It had not escaped my notice that JG Ballard had died recently, aged 78.
Yet when I was young, reading all sorts of science fiction, it did escape my notice what was different about Ballard. This was because what I read of his fitted into the general pantheon, so he was absorbed along with the rest. It takes a lot of reading, for example, to identify Ray Bradbury's particular lyricism, Clifford D Simak's wry humour, Philip K Dick's (very instructive) paranoia, Robert Heinlein's right-wing libertarianism - or even AE Van Vogt's Scientology sympathies.
First, Ballard was British, where not many regular names were. Although science fiction is ostensibly - and should be - a universal language, in practice the writers are informed by their cultural background. Do I detect a certain reserve in Brian Aldiss' characters? A less gung-ho attitude to the stars in Clarke's?

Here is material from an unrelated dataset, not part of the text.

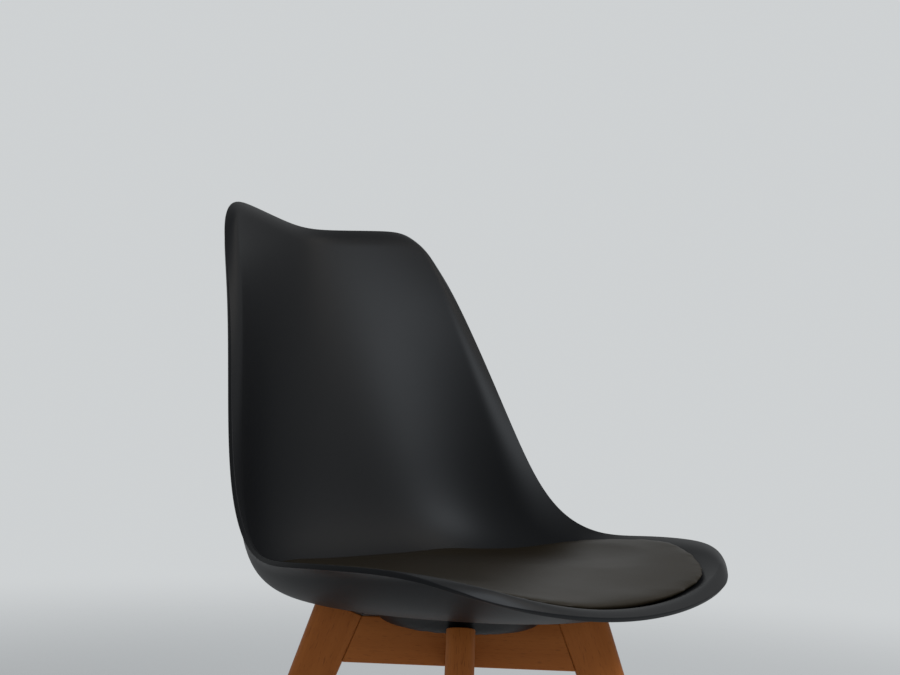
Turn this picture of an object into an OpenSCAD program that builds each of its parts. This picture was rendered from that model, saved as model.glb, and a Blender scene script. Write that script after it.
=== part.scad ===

The overwhelming echo for me in Ballard's work is the image of a lone, alienated figure (often an airman), wandering across a desolate landscape. Not always the desolation of a nuclear war: the environments were so different across his works, but the barrenness - physical or metaphorical - seemed a constant. Others characterise his oeuvre as an exploration of disturbing distopias.
Of course, Ballard by now is best known for his works that were translated to film: Empire Of The Sun, semi-autobiography set in Japanese-occupied China, and Crash, a Cronenberg film wherein the protagonists have an erotic fixation with car crashes. That latter story is taken from his collection Atrocity Exhibition, whose title was borrowed for a harrowing Joy Division song (on Closer).
And what does it say of environment in the imagination of an author, that he lived over 50 years of his life in the same suburban house?
Some said he was a quirky writer, but that should be no more than a decent science fiction writer gets anyway. Yet he was certainly more literary - and metaphoric - than many writers in what I consider the golden age of SF, the 1950s and 60s. That was still the era when raw ideas trumped writing quality. But not for all; some meshed both.